Suppose interval $I\in[a,b]$ as finitely many limit points, $f:[a,b]\to \mathbb{R} $ is bounded on $[a,b]$ and continuous on $[a,b]\setminus I$. Use the fact that if $f$ is continuous except at finitely many points in an interval, $f$ is integrable on that interval.

I can use Darboux and Reimann integration theorems and definitions.

I believe the correct way to start is to partition the accumulation points into intervals, but I'm not sure the correct way to set this up. I also know that given the hypothesis, there are infinitely many discontinuities on $[a,b]$, but I m also not sure how to prove that. Any help is appreciated, thank you!

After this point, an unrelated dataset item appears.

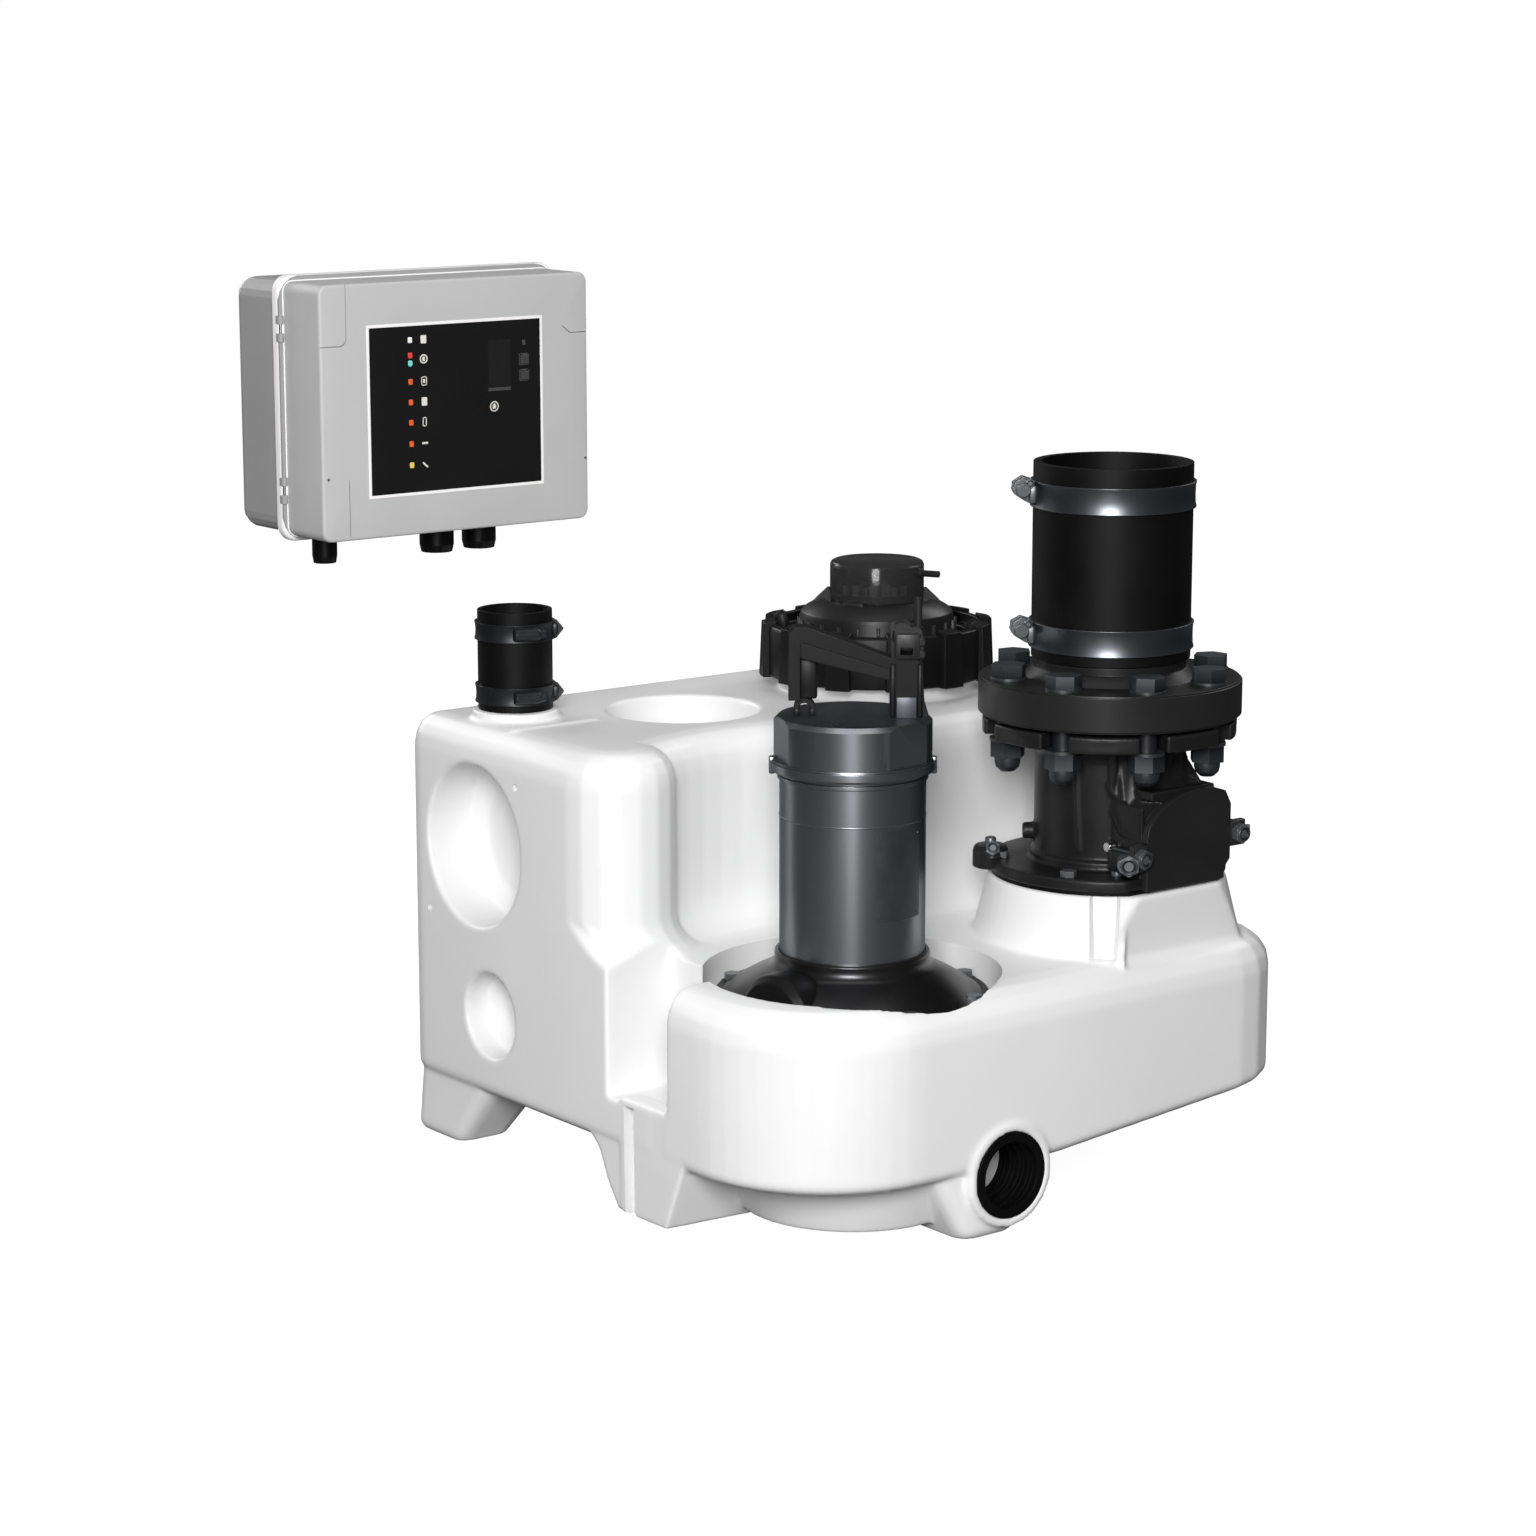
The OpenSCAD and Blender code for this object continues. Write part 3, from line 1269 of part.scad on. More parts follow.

  • $\begingroup$ What about the Dirichlet function? On any interval it has finitely many limit points, yet is not Riemann integrable on any interval by Lebesgue. $\endgroup$ – Melody Dec 9 '18 at 19:36
  • $\begingroup$ Part of the hypothesis I have is that $f$ is continuous on $[a,b]\setminus I$. It's a homework question, so I'm assuming it is true! $\endgroup$ – t.perez Dec 11 '18 at 2:53
  • $\begingroup$ If $f$ integral on $[a,b]$, then it is integrable on every subinterval, hence if $f$ so for a counterexample we can assume WLOG $I=[a,b]$. Alternatively, if the subinterval must be proper, just take $f$ to be the Dirichlet function on $I$, and 0 everywhere else. Then $f$ still has finitelt many limit points, but uncountable discontinuities. $\endgroup$ – Melody Dec 11 '18 at 5:08

The wording of the question is a bit confusing. The correct result is the following

Theorem: Let the function $f:[a, b]\to\mathbb{R} $ be bounded on $[a, b] $ and $D$ be the set of its discontinuities on $[a, b] $. If $D$ has a finite number of accumulation points then $f$ is Riemann integrable on $[a, b] $.

For those familiar with basic measure theory note that $D$ is a set of measure zero and hence by Lebesgue's criterion $f$ is Riemann integrable on $[a, b] $.

However the result can be proved using basic theorems on Riemann integration. One can partition the interval $[a, b] $ into a finite number of subintervals such that each subinterval contains only one accumulation point of $D$ and further the accumulation point is an end point of that subinterval.

This reduces the problem to the case when $D$ has only one limit point $a$ (or $b$ and this case is handled similarly). Let $\epsilon >0$ be arbitrary. If $M$ is positive upper bound for $|f|$ on $[a, b] $ then we can choose $c=\min(b, a+(\epsilon/4M))$. Since $a$ is the only limit point of $D$ in $[a, b] $ the interval $[c, b] $ contains only finitely many points of $D$. Then $f$ is Riemann integrable on $[c, b] $ and hence there is a partition $P'$ of $[c, b] $ for which $$U(P',f)-L(P',f)<\frac{\epsilon} {2}$$ Let $P=P'\cup\{a\} $ so that $P$ is a partition of $[a, b] $ and then we have $$U(P, f) - L(P, f) <2M\cdot \frac{\epsilon} {4M}+\frac{\epsilon}{2}=\epsilon$$ and therefore $f$ is Riemann integrable on $[a, b] $.